Dei tre, il film piú controllato ed elegante. Meno morboso del primo, meno scatenato ed esplosivo del secondo; piú triste di entrambi. Personaggi in chiaroscuro, impossibili da collocare in una distinzione fra buoni e cattivi, tutti figli di un passato che nonostante i tentativi di rimozione è destinato a presentare il suo conto di morte e desolazione. La sceneggiatura è ammirevole per come sa mantenere nascoste fino alla fine le motivazioni che li muovono. Fra chiari rimandi alla tragedia greca e trasgressioni stilistiche (il duello finale vìola la regola classica dell’orizzontalità, come già Corbucci in Django), Cicero firma il suo western piú adulto e impegnativo, di grande eleganza visiva e alto spessore drammatico.

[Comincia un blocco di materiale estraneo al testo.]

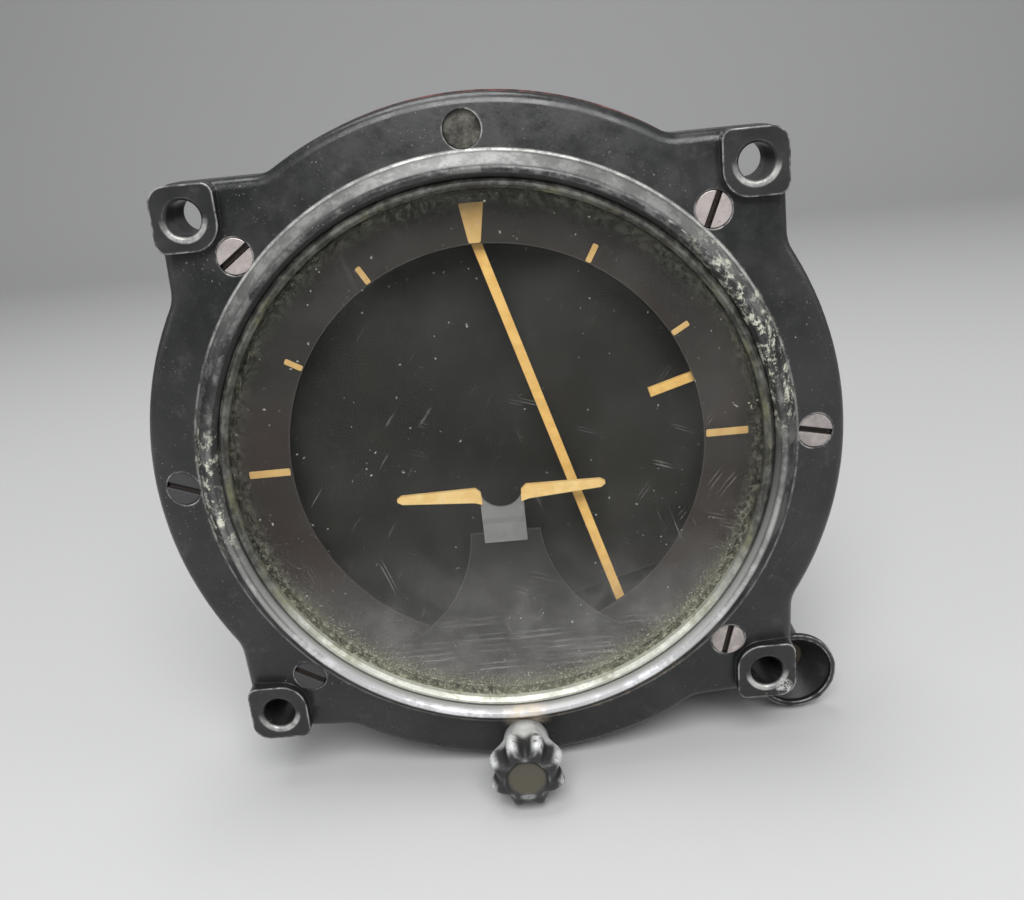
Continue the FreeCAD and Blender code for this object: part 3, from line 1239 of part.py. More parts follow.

Peccato per l’inespressivo Sabàto, letteralmente divorato dal mostro sacro Kinski.

***

Quando si parla di vita e opere si finisce inevitabilmente per parlare anche di morte. Cicero incontrò la sua nel luglio del 1995, poco meno che dimenticato. Una sorte che condivide con molti degli uomini di cinema di cui parleremo di qui in avanti.

1 commento:

  1. Mia rece di "Professionisti per un massacro" (peraltro l'unico western di Cicero che ho visto):

    "Secondo dei tre spaghetti diretti da Nando Cicero (gli altri due sono Il tempo degli avvoltoi e Due volte Giuda), regista di western iperviolenti che, negli anni settanta, passerà alle commedie sexy con Edwige Fenech.
    Completamente folle e sgangherato, con Cicero che spinge fino in fondo sul pedale delle scene forti (pare che il film gli sia valso un processo per istigazione alla violenza), talmente esagerate da sconfinare nello slapstick o nel cartone animato e da fare più ridere che altro.
    La cosa migliore del film è l’incredibile banda messicana dei carniceros, comandati a bacchetta da una vecchia matrona e che si dedicano a passatempi assurdi tipo mettere uno di loro dentro a una giara e poi fare il tiro a segno quando il tipo tira fuori la testa.
    Molto “fumettistiche” anche le varie trovate del film, una più assurda dell’altra (una bara con dentro un cadavere viene calata non si sa come con una carrucola al centro della piazza del paese, i tre protagonisti accerchiati dal fuoco nemico svuotano le loro pallottole dalla polvere per costruire delle bombe a mano che fanno strage di nemici, insomma roba così).
    Il bello è che il regista ha un certo mestiere e il film, nonostante la confusione narrativa e le varie cadute di tono, alla fine bene o male regge, grazie alle sequenze d’azione e al suo essere volutamente (almeno si spera) paradossale e sopra le righe.
    Non molto ben assortiti i tre protagonisti: George Hilton, nel ruolo di Frank lo Spretato, al solito è il migliore e si trova molto bene con il ritmo scanzonato del film, però George Martin che parla ai cavalli è assolutamente delirante e Edd Byrnes ingessatissimo.
    Girato in Spagna nel famoso villaggio bianco calcinato dal sole di Los Albaricoques, già set di Per qualche dollaro in più e di molti altri spaghetti western."